● AIM
Reproduce the top of the data verbatim, through and including the line that contains "seam_hold = 2; // [1:0.1:3]".

-- start DATASET SECTION --

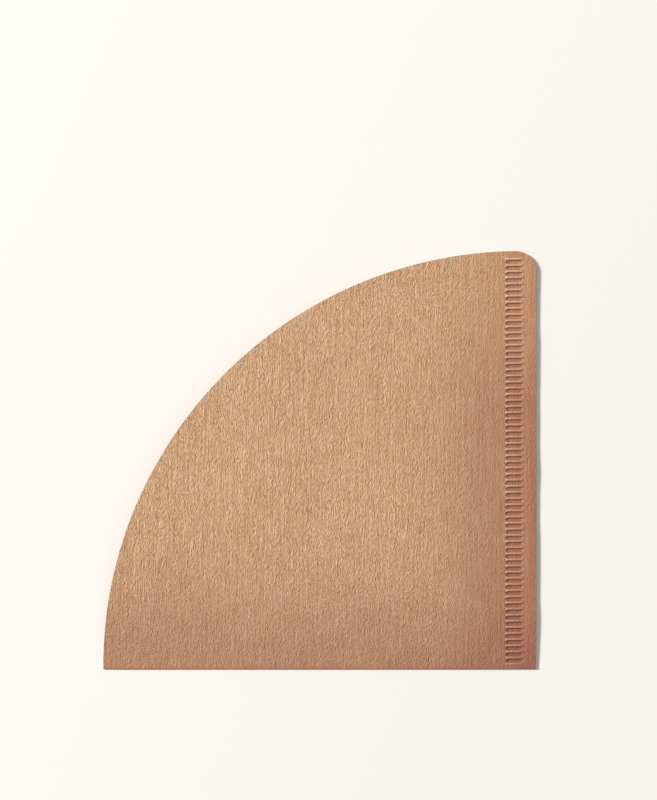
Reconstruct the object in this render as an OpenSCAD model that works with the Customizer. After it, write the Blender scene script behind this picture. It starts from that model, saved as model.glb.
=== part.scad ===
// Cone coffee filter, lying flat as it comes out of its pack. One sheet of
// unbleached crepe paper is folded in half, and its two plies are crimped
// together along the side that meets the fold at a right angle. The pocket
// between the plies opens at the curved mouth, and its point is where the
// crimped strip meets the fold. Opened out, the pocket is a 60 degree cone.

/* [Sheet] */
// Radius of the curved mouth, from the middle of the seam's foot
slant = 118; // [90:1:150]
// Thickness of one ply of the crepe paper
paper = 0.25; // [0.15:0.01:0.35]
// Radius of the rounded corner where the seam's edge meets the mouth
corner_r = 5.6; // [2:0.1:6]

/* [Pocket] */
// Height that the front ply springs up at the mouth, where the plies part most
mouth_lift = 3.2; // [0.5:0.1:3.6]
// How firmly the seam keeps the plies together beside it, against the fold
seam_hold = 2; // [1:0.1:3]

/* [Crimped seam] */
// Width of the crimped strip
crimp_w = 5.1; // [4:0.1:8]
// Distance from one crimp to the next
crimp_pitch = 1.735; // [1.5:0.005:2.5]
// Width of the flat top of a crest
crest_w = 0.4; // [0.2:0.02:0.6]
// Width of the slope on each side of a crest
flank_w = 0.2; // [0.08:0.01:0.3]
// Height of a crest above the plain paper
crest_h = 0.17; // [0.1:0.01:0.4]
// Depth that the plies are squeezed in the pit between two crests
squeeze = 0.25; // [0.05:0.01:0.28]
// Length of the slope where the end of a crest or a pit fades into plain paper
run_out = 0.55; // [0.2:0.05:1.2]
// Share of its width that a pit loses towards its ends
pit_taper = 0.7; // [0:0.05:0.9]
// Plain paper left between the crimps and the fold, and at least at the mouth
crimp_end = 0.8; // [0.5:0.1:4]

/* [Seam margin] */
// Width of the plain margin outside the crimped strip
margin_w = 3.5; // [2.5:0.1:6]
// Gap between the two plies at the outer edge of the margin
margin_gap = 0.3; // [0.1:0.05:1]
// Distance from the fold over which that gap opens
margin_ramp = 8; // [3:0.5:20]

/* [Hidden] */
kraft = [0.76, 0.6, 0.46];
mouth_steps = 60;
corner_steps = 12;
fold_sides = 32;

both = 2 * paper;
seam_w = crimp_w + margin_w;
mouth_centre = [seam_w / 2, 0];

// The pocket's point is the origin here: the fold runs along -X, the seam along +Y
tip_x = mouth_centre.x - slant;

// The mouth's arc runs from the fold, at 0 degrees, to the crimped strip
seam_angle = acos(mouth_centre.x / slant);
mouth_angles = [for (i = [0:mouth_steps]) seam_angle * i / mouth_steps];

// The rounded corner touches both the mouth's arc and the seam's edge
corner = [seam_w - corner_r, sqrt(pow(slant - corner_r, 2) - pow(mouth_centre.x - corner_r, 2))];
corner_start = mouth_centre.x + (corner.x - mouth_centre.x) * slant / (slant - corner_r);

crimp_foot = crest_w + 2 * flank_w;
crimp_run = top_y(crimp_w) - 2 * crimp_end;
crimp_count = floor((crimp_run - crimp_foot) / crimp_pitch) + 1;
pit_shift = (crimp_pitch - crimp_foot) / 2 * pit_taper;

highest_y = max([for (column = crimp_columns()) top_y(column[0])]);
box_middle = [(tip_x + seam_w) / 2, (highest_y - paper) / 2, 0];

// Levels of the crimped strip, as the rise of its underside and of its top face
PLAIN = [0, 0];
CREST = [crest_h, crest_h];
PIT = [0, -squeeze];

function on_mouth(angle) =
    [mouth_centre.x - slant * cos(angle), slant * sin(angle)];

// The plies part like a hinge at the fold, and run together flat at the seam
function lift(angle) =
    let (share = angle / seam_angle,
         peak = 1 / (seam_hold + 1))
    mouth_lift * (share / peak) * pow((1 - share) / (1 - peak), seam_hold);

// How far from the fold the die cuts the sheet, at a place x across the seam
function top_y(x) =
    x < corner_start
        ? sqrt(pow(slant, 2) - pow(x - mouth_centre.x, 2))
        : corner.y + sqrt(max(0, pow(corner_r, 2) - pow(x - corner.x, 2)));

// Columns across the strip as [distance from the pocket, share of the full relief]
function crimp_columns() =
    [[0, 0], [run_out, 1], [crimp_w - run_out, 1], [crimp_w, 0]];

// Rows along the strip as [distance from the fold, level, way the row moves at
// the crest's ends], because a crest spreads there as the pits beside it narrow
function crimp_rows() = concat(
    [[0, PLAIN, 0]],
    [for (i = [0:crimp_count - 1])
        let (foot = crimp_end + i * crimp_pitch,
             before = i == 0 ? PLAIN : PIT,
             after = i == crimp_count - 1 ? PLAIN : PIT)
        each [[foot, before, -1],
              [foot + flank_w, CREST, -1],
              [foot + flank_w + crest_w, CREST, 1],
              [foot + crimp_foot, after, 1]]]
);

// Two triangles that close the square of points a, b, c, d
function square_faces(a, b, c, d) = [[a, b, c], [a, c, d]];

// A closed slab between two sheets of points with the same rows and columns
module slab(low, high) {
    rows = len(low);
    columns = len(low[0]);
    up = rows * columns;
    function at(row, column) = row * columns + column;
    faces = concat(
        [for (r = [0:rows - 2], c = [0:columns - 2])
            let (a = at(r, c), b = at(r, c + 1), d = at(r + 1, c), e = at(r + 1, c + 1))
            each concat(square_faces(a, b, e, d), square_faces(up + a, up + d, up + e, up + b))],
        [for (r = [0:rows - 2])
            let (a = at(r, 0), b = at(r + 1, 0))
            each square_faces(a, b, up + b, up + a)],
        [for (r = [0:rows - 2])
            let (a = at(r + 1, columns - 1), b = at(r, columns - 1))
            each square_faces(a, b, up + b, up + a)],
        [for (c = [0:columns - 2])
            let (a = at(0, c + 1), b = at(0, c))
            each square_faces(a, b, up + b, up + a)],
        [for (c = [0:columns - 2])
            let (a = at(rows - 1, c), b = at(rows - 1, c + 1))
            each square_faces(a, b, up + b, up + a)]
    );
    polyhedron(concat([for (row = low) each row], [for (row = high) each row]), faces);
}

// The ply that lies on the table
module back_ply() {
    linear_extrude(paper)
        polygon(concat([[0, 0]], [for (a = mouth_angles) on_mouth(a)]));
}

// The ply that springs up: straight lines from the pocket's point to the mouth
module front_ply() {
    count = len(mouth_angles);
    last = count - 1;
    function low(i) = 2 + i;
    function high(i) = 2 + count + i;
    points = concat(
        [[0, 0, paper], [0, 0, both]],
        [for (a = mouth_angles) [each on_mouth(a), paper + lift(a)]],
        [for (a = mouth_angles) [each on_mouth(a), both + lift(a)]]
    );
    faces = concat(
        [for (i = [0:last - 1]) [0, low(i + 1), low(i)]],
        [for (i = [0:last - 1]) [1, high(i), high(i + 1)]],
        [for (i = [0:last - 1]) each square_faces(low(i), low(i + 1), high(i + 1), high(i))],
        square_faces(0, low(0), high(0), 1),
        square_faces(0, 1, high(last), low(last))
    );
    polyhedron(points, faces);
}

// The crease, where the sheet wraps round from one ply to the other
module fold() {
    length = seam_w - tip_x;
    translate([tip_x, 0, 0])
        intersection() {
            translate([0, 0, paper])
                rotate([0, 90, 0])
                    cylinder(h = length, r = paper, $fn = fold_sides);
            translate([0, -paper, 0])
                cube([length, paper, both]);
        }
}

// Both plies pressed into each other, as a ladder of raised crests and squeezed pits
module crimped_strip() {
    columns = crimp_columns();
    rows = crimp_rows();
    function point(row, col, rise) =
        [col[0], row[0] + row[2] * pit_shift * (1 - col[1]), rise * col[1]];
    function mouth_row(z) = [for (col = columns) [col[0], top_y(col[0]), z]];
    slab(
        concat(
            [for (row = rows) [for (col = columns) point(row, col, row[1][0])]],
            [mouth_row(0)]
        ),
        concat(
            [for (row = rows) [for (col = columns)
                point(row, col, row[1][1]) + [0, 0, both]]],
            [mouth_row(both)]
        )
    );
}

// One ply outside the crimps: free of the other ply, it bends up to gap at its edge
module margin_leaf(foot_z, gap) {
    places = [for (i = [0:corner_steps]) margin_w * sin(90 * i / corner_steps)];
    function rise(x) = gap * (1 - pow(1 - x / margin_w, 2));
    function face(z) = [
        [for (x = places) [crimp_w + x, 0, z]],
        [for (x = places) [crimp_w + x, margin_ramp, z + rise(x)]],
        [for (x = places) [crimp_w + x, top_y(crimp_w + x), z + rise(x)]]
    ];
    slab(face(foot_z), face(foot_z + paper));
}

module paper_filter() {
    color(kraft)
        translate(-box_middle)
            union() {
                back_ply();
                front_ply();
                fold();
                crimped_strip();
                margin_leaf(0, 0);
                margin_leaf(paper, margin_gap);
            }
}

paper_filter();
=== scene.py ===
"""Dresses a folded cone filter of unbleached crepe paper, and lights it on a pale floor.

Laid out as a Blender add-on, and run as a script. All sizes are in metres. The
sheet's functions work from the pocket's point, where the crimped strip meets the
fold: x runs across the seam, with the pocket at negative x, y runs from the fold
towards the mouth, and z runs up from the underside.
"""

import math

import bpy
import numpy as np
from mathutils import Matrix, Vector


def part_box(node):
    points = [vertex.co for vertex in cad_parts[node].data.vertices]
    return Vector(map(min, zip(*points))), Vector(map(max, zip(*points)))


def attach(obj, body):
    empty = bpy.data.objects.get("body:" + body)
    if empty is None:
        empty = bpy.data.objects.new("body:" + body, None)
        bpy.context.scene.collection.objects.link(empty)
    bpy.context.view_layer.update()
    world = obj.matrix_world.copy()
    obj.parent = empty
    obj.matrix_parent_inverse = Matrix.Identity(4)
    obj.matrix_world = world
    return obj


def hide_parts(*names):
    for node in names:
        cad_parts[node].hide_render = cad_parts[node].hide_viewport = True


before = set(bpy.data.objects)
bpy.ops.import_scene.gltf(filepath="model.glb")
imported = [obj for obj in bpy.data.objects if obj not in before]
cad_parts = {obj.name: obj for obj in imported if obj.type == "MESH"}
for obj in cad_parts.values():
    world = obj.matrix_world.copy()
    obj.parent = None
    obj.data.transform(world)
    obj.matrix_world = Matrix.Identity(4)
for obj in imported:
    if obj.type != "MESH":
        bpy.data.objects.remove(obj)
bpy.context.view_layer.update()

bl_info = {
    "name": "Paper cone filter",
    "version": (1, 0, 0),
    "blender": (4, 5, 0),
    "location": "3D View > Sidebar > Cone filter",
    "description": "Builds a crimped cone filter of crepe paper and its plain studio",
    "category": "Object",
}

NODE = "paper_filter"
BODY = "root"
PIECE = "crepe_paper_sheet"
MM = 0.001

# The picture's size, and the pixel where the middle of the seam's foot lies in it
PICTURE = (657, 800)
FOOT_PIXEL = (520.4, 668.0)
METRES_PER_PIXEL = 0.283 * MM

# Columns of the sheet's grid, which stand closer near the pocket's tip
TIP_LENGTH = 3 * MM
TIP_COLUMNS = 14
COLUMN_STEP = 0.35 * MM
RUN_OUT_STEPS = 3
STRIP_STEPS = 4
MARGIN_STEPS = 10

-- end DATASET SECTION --

● RESULT OF THE EXERCISE
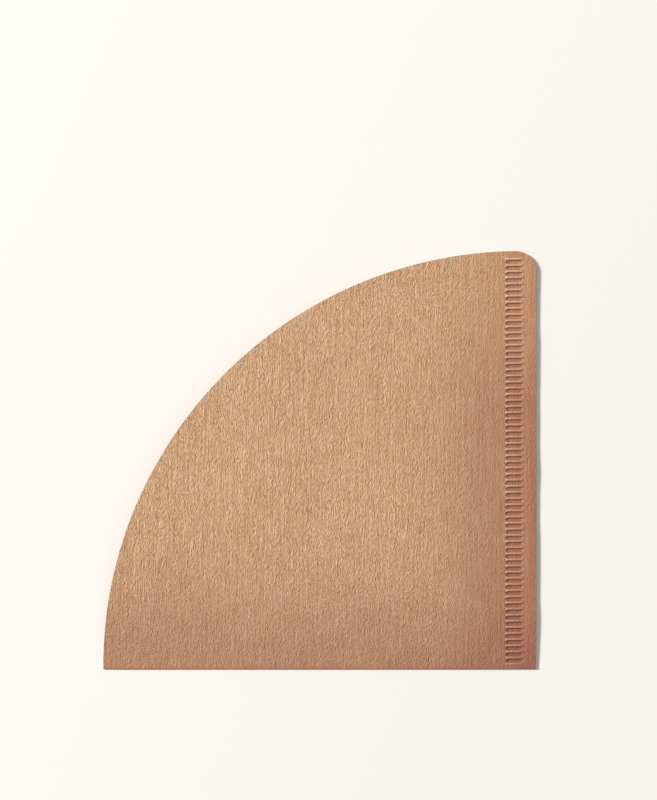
Reconstruct the object in this render as an OpenSCAD model that works with the Customizer. After it, write the Blender scene script behind this picture. It starts from that model, saved as model.glb.
=== part.scad ===
// Cone coffee filter, lying flat as it comes out of its pack. One sheet of
// unbleached crepe paper is folded in half, and its two plies are crimped
// together along the side that meets the fold at a right angle. The pocket
// between the plies opens at the curved mouth, and its point is where the
// crimped strip meets the fold. Opened out, the pocket is a 60 degree cone.

/* [Sheet] */
// Radius of the curved mouth, from the middle of the seam's foot
slant = 118; // [90:1:150]
// Thickness of one ply of the crepe paper
paper = 0.25; // [0.15:0.01:0.35]
// Radius of the rounded corner where the seam's edge meets the mouth
corner_r = 5.6; // [2:0.1:6]

/* [Pocket] */
// Height that the front ply springs up at the mouth, where the plies part most
mouth_lift = 3.2; // [0.5:0.1:3.6]
// How firmly the seam keeps the plies together beside it, against the fold
seam_hold = 2; // [1:0.1:3]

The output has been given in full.